The Democratic plan would lower the state sales-tax rate, which currently is 6% of the value of purchases on all items other than groceries and prescription drugs, to 5.75%.

On large purchases, the quarter-cent cut would save, for example, $50 for the buyer of a $20,000 car. About a third of all sales tax is paid by business.

The governor also wants a tax cut. But his proposal calls for lowering the vehicle license fee, or so-called car tax, by 75% over three years. Wilson's plan would save vehicle owners $2 billion next year, or twice as much as the Democrats are offering through their sales-tax cut.

When fully phased in after the turn of the century, Wilson's tax cut would amount to $3.6 billion a year--an average of $128 a year per vehicle.

The Senate vote on the sales tax reduction was 38-0. Although the vote was unanimous, Republicans and Democrats differed sharply in describing the tax-cut package.

Republican lawmakers, who are lining up behind Wilson's proposal, initially balked at supporting the sales-tax cut. But after an hour of internal debate, they opted to support it, thereby saving them the hassle of having to explain to voters why they were voting against a $1-billion tax cut.

"When a dog talks," Senate Republican Leader Ross Johnson of Irvine said, "you're not as concerned about what the dog has to say. It's just the miracle that the dog is talking at all. So we're pleased that our Democratic colleagues are talking a little bit about a tax reduction."

Burton responded by barking into his microphone.

The good-natured partisanship in the Senate, however, degenerated into bickering in the lower house. There, Republicans demanded that the Democratic-controlled Assembly agree to send the bill to the governor Thursday, so Wilson could veto it immediately.

When Speaker Antonio Villaraigosa (D-Los Angeles) refused, Republicans used a parliamentary procedure to block a vote on the tax cut, a ploy that ended up delaying a vote at least until Monday, as the lower house adjourned for the weekend.

Unable to end the fight, an angry Villaraigosa hustled out of the Assembly chambers.

"The thrust of their [initial] criticism was that it was a six-month deal," Villaraigosa said. "Now, the thrust of their criticism is that it's not enough.

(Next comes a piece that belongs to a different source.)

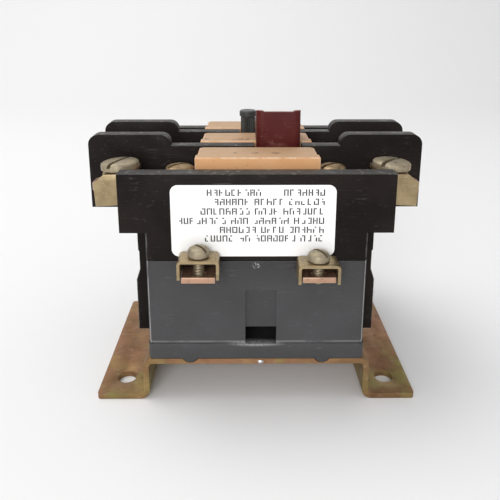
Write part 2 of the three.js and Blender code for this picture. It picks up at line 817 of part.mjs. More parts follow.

They're always going to have a reason not to support a tax cut unless it's their tax cut."

Wilson has proposed a $75.8- billion state budget that includes a significant boost for public schools, while also cutting the annual fees vehicle owners pay to register their cars.

Democrats are calling for even more spending on public schools, and are battling the car tax cut, stressing that money from the fees goes to cities and counties, much of it earmarked for health, mental health and social service programs.

Even without a budget, the state continues to pay most of its bills, as civil servants and welfare recipients continue to receive paychecks. Credit unions that cater to state employees, accustomed to annual budget fights, already are preparing to offer loans to the relative handful of state workers who don't get paid until a budget is in place.

However, the lack of a budget damages a variety of businesses. Private firms that deliver goods to state institutions don't get paid, for example. Nor do nursing homes that care for people who receive Medi-Cal.